▶ WHAT IS NEEDED: Transcribe only the lines of the listing below from the one holding "compound_bar = block.solid()" through the one holding "zip(*points))), Vector(map(max, zip(*points)))", inclusive, without any change.

_ _ _ _ _ _ _

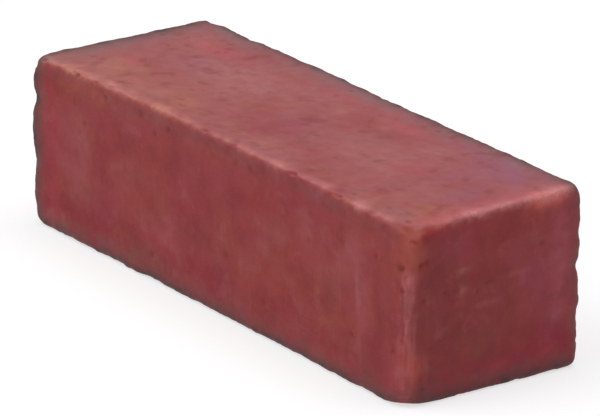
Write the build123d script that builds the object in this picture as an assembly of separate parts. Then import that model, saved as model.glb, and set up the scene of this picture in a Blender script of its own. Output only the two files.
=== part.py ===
from build123d import *
import math
import os

# A single cast block of polishing compound: wax-bound abrasive, poured hot
# into an open trough mould and knocked out when it has set.
# Millimetres. Origin at the centre of the bottom of the bounding box,
# +X along the bar's length, +Z up.

# Overall size, measured at the top face, where the block is widest
LENGTH = 141.0        # along X
WIDTH_LEFT = 50.6     # across Y at the -X end
WIDTH_RIGHT = 49.4    # across Y at the +X end
HEIGHT = 42.5         # along Z

# Mould draft: every side leans in towards the base by this angle
DRAFT_DEG = 0.4

# Edge radii
R_UPRIGHT = 2.4       # three of the upright edges
R_UPRIGHT_WORN = 3.4  # the upright edge at +X, -Y, rubbed rounder than the rest
R_TOP = 1.6           # round the top face
R_BASE = 1.5          # round the base

set_back = HEIGHT * math.tan(math.radians(DRAFT_DEG))


def outline(inset):
    """Plan outline of the block, a slightly tapering rectangle, set in on all sides."""
    x = LENGTH / 2 - inset
    y_left = WIDTH_LEFT / 2 - inset
    y_right = WIDTH_RIGHT / 2 - inset
    return Face(Wire.make_polygon(
        [(-x, -y_left, 0), (x, -y_right, 0), (x, y_right, 0), (-x, y_left, 0)],
        close=True))


# The drafted block, from its smaller base up to its full-size top
block = extrude(outline(set_back), amount=HEIGHT, dir=(0, 0, 1), taper=-DRAFT_DEG)

# Upright edges first: the +X, -Y one is the most worn
uprights = [e for e in block.edges()
            if abs((e @ 1).Z - (e @ 0).Z) > 0.5 * HEIGHT]
worn = max(uprights, key=lambda e: (e @ 0.5).X - (e @ 0.5).Y)
others = [e for e in uprights if e is not worn]
block = fillet(others, R_UPRIGHT)
uprights = [e for e in block.edges()
            if abs((e @ 1).Z - (e @ 0).Z) > 0.5 * HEIGHT
            and (e @ 0.5).X > LENGTH / 2 - 1.5 and (e @ 0.5).Y < -(WIDTH_RIGHT / 2 - 1.5)]
block = fillet(uprights, R_UPRIGHT_WORN)

# Then the rims of the top and of the base
top_rim = block.faces().sort_by(Axis.Z)[-1].edges()
block = fillet(top_rim, R_TOP)
base_rim = block.faces().sort_by(Axis.Z)[0].edges()
block = fillet(base_rim, R_BASE)

compound_bar = block.solid()
compound_bar.label = "compound_bar"

os.makedirs("parts", exist_ok=True)
export_step(compound_bar, "parts/compound_bar.step")

box = compound_bar.bounding_box()
print("size", box.size, "low", box.min, "high", box.max)
print("volume cm3", compound_bar.volume / 1000, "solids", len(block.solids()),
      "valid", compound_bar.is_valid)
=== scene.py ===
import math

import bpy
import numpy as np
from mathutils import Matrix, Vector


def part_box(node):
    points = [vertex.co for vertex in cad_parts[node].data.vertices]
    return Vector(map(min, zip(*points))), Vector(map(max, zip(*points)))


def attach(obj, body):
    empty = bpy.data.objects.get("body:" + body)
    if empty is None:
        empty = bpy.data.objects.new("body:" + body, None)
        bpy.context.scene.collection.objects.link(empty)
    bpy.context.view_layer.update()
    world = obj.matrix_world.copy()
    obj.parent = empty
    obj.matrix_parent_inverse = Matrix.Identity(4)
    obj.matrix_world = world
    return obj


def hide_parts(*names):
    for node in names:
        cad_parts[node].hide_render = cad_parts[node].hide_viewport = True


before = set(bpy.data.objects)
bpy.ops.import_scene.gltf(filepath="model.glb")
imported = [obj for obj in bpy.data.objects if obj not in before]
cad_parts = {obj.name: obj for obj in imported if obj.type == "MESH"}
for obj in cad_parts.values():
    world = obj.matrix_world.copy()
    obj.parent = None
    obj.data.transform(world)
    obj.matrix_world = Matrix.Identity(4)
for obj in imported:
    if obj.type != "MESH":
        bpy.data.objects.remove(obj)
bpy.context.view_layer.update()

lo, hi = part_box("compound_bar")

# ---------------------------------------------------------------- camera
# A long lens, a little above the bar, looking at its front-right upright edge.
cam_data = bpy.data.cameras.new("camera")
cam = bpy.data.objects.new("camera", cam_data)
bpy.context.scene.collection.objects.link(cam)
cam_data.sensor_fit = "HORIZONTAL"
cam_data.sensor_width = 36.0
cam_data.lens = 300.0
cam_data.clip_start, cam_data.clip_end = 0.05, 20.0
right = Vector((0.605759, 0.795034, 0.031267)).normalized()
up = Vector((-0.291828, 0.18545, 0.93832))
up = (up - right * up.dot(right)).normalized()
back = right.cross(up)
m = Matrix((right, up, back)).transposed().to_4x4()
m.translation = Vector((0.84635, -0.65968, 0.41397))
cam.matrix_world = m
bpy.context.scene.camera = cam

# ---------------------------------------------------------------- noise (all lengths below are in mm)
GRADS = np.array([[1, 1, 0], [-1, 1, 0], [1, -1, 0], [-1, -1, 0], [1, 0, 1], [-1, 0, 1], [1, 0, -1], [-1, 0, -1],
                  [0, 1, 1], [0, -1, 1], [0, 1, -1], [0, -1, -1], [1, 1, 0], [-1, 1, 0], [0, -1, 1], [0, -1, -1]], float)
U = np.uint64


def cell_hash(ix, iy, iz, seed):
    n = (ix * U(73856093)) ^ (iy * U(19349663)) ^ (iz * U(83492791)) ^ U(seed * 2654435761 & 0xFFFFFFFF)
    n &= U(0xFFFFFFFF)
    n = ((n ^ (n >> U(15))) * U(2246822519)) & U(0xFFFFFFFF)
    n = ((n ^ (n >> U(13))) * U(3266489917)) & U(0xFFFFFFFF)
    return n ^ (n >> U(16))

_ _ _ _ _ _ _

▶ TASK OUTPUT:
compound_bar = block.solid()
compound_bar.label = "compound_bar"

os.makedirs("parts", exist_ok=True)
export_step(compound_bar, "parts/compound_bar.step")

box = compound_bar.bounding_box()
print("size", box.size, "low", box.min, "high", box.max)
print("volume cm3", compound_bar.volume / 1000, "solids", len(block.solids()),
      "valid", compound_bar.is_valid)
=== scene.py ===
import math

import bpy
import numpy as np
from mathutils import Matrix, Vector


def part_box(node):
    points = [vertex.co for vertex in cad_parts[node].data.vertices]
    return Vector(map(min, zip(*points))), Vector(map(max, zip(*points)))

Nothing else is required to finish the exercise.